** Aim **
Using the data that follows, return exactly the lines from the one that contains "nose_screw();" through the one that contains "for node in", ends included.
= = =
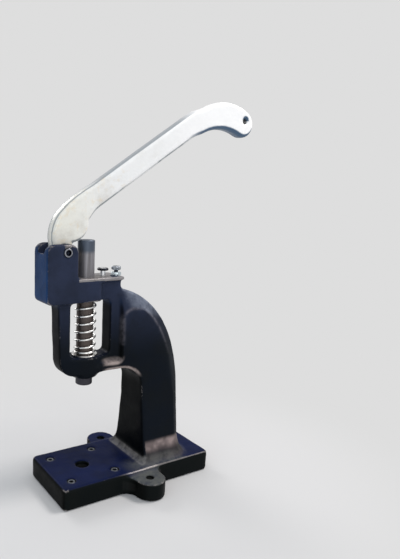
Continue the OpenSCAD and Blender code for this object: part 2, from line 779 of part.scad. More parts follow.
module pivot_lock_screw() {
    color(dark_steel) translate([-pivot_x, pin_lock_y, pivot_h + pin_d / 2 + seat_gap])
        difference() {
            cylinder(pin_lock_len, d = pin_lock_d);
            translate([0, 0, pin_lock_len / 2]) cylinder(pin_lock_len, d = pin_lock_d / 2, $fn = 6);
        }
}

module stop_screw() {
    color(dark_steel) translate([stop_x, -stop_off, 0]) {
        translate([0, 0, head_top - stop_depth])
            cylinder(stop_top - head_top + stop_depth - stop_head_h / 2, d = stop_d);
        translate([0, 0, stop_top - stop_head_h]) cylinder(stop_head_h, d = stop_head_d);
    }
}

module stop_lock_nut() {
    color(steel) translate([stop_x, -stop_off, head_top]) difference() {
        cylinder(lock_nut_h, d = lock_nut_af / cos(30), $fn = 6);
        translate([0, 0, -over]) cylinder(lock_nut_h + 2 * over, d = stop_d + 2 * seat_fit);
    }
}

module oil_plug() {
    color(dark_steel) translate([plug_x, 0, head_top - plug_depth]) {
        cylinder(plug_depth + plug_gap + plug_head_h / 2, d = plug_d);
        translate([0, 0, plug_depth + plug_gap]) cylinder(plug_head_h, d = plug_head_d);
    }
}

frame();
clamp_screws();
ram();
nose_screw();
return_spring();
seat_washer();
spring_collar();
collar_pin();
lever();
lever_bush();
pivot_pin();
pivot_lock_screw();
stop_screw();
stop_lock_nut();
oil_plug();
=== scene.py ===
"""Looks of the hand press for snap buttons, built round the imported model.

A black enamelled casting, an off-white lever, a ground steel ram in its bright return spring,
and the small turned parts. Lengths in the makers of shapes are millimetres, and MM turns them
into metres when a mesh is made. Places in the materials and on the stage are metres.
"""

import math

import bmesh
import bpy
import numpy as np
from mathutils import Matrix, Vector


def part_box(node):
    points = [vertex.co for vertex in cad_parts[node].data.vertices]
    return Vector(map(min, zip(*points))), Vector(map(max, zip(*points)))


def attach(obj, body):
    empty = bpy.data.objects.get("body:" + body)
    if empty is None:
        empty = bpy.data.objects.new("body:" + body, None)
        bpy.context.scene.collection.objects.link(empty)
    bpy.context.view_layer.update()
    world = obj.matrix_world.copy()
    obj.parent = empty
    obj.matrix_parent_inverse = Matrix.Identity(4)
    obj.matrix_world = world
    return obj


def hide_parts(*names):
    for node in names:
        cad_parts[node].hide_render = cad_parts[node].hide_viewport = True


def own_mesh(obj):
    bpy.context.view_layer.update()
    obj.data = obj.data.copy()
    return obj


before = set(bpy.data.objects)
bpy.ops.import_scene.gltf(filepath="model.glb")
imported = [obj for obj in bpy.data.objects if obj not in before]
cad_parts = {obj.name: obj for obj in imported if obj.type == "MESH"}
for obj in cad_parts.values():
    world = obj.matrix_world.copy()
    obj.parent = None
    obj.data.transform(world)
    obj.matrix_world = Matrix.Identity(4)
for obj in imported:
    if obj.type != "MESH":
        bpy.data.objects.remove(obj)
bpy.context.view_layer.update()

import openvdb
from mathutils import Matrix, Vector

MM = 0.001

# The photograph's camera: where it looks, from which side, and where its axis meets the picture
IMAGE_PX = (400, 559)
AXIS_PX = (115.2, 292.0)
FOCAL_PX = 541.9
CAMERA_TARGET = Vector((0.03866, 0.0, 0.22783))
CAMERA_DISTANCE = 0.6204
CAMERA_AZIMUTH = 31.58
CAMERA_ELEVATION = 10.65
CAMERA_ROLL = 1.73
SENSOR_WIDTH = 36.0

# Grey of the backdrop, the light that falls on the object from all round, and the floor
BACKDROP = (0.73, 0.73, 0.73)
SKY = (0.93, 0.96, 1.0)
SKY_STRENGTH = 0.62
FLOOR_TONE = (0.665, 0.665, 0.665)
FLOOR_SIZE = 12.0
FLOOR_FADE = (0.15, 0.42)
STAGE_CENTRE = Vector((0.055, 0.0, 0.20))

# Lamps: direction from the object, distance, width, power and colour
LAMPS = {
    "key": ((0.515, -0.184, 0.837), 1.2, 0.35, 8.0, (1.0, 0.95, 0.92)),
    "back_light": ((-0.16, 0.84, 0.50), 1.3, 0.5, 4.0, (1.0, 0.97, 0.95)),
    "left_fill": ((-1.0, -0.35, 0.35), 1.2, 0.9, 1.2, (0.55, 0.75, 1.0)),
    "front_fill": ((-0.15, -1.0, 0.30), 1.4, 0.9, 4.2, (1.0, 0.995, 0.98)),
}

# Skins of the casting and the lever: voxel, radius of their hollows and of their outer edges,
# and depth of their unevenness
CAST_VOXEL = 1.23
CAST_HOLLOW_R = 2.6
BLOCK_HOLLOW_R = 7.0
CAST_EDGE_R = 1.1
CAST_WAVE = 0.10
LEVER_VOXEL = 0.8
LEVER_HOLLOW_R = 1.6
LEVER_EDGE_R = 3.4
LEVER_WAVE = 0.06

# Running clearance of the ram, clearance of what stays in its seat, and small bevels
BORE_CLEARANCE = 0.05
SEAT_CLEARANCE = 0.02
SMALL_BEVEL = 0.5

# The base: die socket, sunk clamp screws and ears
DIE_SOCKET_R = 7.5
DIE_SOCKET_BEVEL = 1.25
CLAMP_SCREW_R = 4.5
CLAMP_SCREW_SINK = 0.8
EAR_R = 18.0
EAR_HOLE_R = 4.5
EAR_X = 58.0

# The head: half its width, its top, the rear of its cheeks, and the shelf behind the stop screw
HEAD_HALF = 18.0
HEAD_TOP = 252.0
CHEEK_REAR = -17.5
SHELF_BEHIND_STOP = 3.5

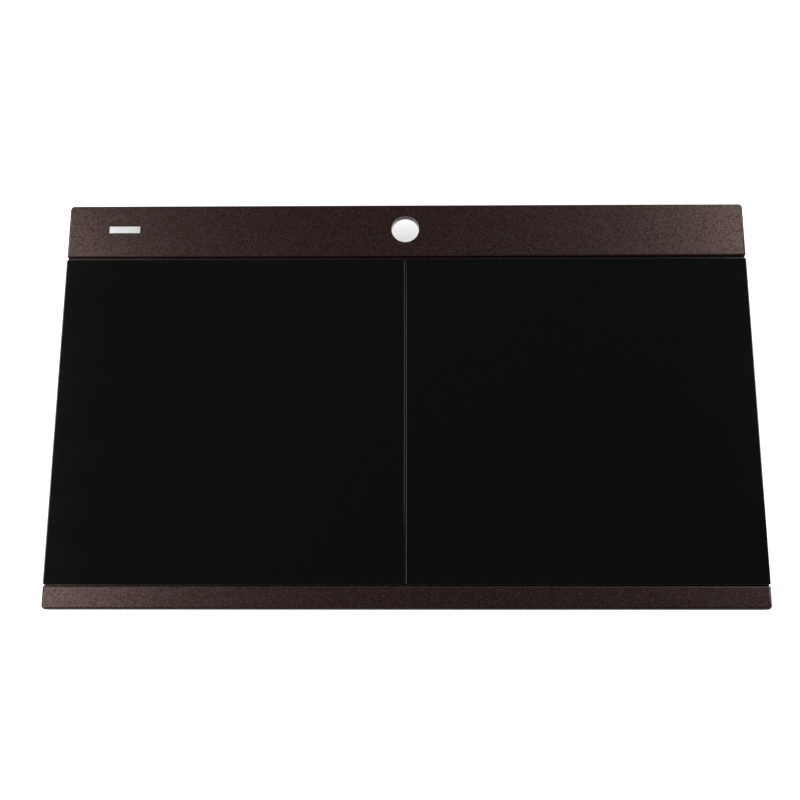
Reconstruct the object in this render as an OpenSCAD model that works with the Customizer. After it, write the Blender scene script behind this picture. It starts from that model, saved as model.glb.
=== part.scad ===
// Inset composite sink with two equal bowls and two sliding glass covers.
// Millimetres. The origin is the centre of the rim's underside, where the sink rests on its worktop.
// +X is to the right, -Y to the front and +Z up.

/* [Rim] */
// Width over the rim, left to right
sink_w = 860; // [800:1:960]
// Depth over the rim, front to back
sink_d = 510; // [490:1:560]
// Height of the deck and the front rail above the worktop
rim_h = 15; // [13:0.5:20]
// Radius of the rim's corners, seen from above
rim_corner_r = 5; // [4:0.5:10]
// Rounding of the rim's top outer edges
rim_edge_r = 3; // [1:0.5:4]
// How far the rim laps over the worktop outside the cut-out
rim_lap = 10; // [9:0.5:12]
// Thickness of the worktop that the clips grip
worktop_t = 38; // [30:1:42]

/* [Deck and rail] */
// Depth of the raised rear deck
deck_d = 68; // [64:1:90]
// Depth of the raised front rail
rail_d = 26; // [24:1:36]
// Rounding of the deck's and the rail's edges along the channel
arris_r = 1.5; // [0.5:0.5:2.5]
// Depth of the hollow under the deck
hollow_h = 4; // [3:0.5:6]
// Solid band left between the hollow and the edge of the worktop's cut-out
hollow_band = 2; // [1:0.5:4]

/* [Tap hole] */
// Radius of the tap hole
tap_r = 17.5; // [14:0.5:19]
// Distance from the rear edge to the tap hole's centre
tap_inset = 33; // [28:1:36]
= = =
** Final result **
nose_screw();
return_spring();
seat_washer();
spring_collar();
collar_pin();
lever();
lever_bush();
pivot_pin();
pivot_lock_screw();
stop_screw();
stop_lock_nut();
oil_plug();
=== scene.py ===
"""Looks of the hand press for snap buttons, built round the imported model.

A black enamelled casting, an off-white lever, a ground steel ram in its bright return spring,
and the small turned parts. Lengths in the makers of shapes are millimetres, and MM turns them
into metres when a mesh is made. Places in the materials and on the stage are metres.
"""

import math

import bmesh
import bpy
import numpy as np
from mathutils import Matrix, Vector


def part_box(node):
    points = [vertex.co for vertex in cad_parts[node].data.vertices]
    return Vector(map(min, zip(*points))), Vector(map(max, zip(*points)))


def attach(obj, body):
    empty = bpy.data.objects.get("body:" + body)
    if empty is None:
        empty = bpy.data.objects.new("body:" + body, None)
        bpy.context.scene.collection.objects.link(empty)
    bpy.context.view_layer.update()
    world = obj.matrix_world.copy()
    obj.parent = empty
    obj.matrix_parent_inverse = Matrix.Identity(4)
    obj.matrix_world = world
    return obj


def hide_parts(*names):
    for node in names:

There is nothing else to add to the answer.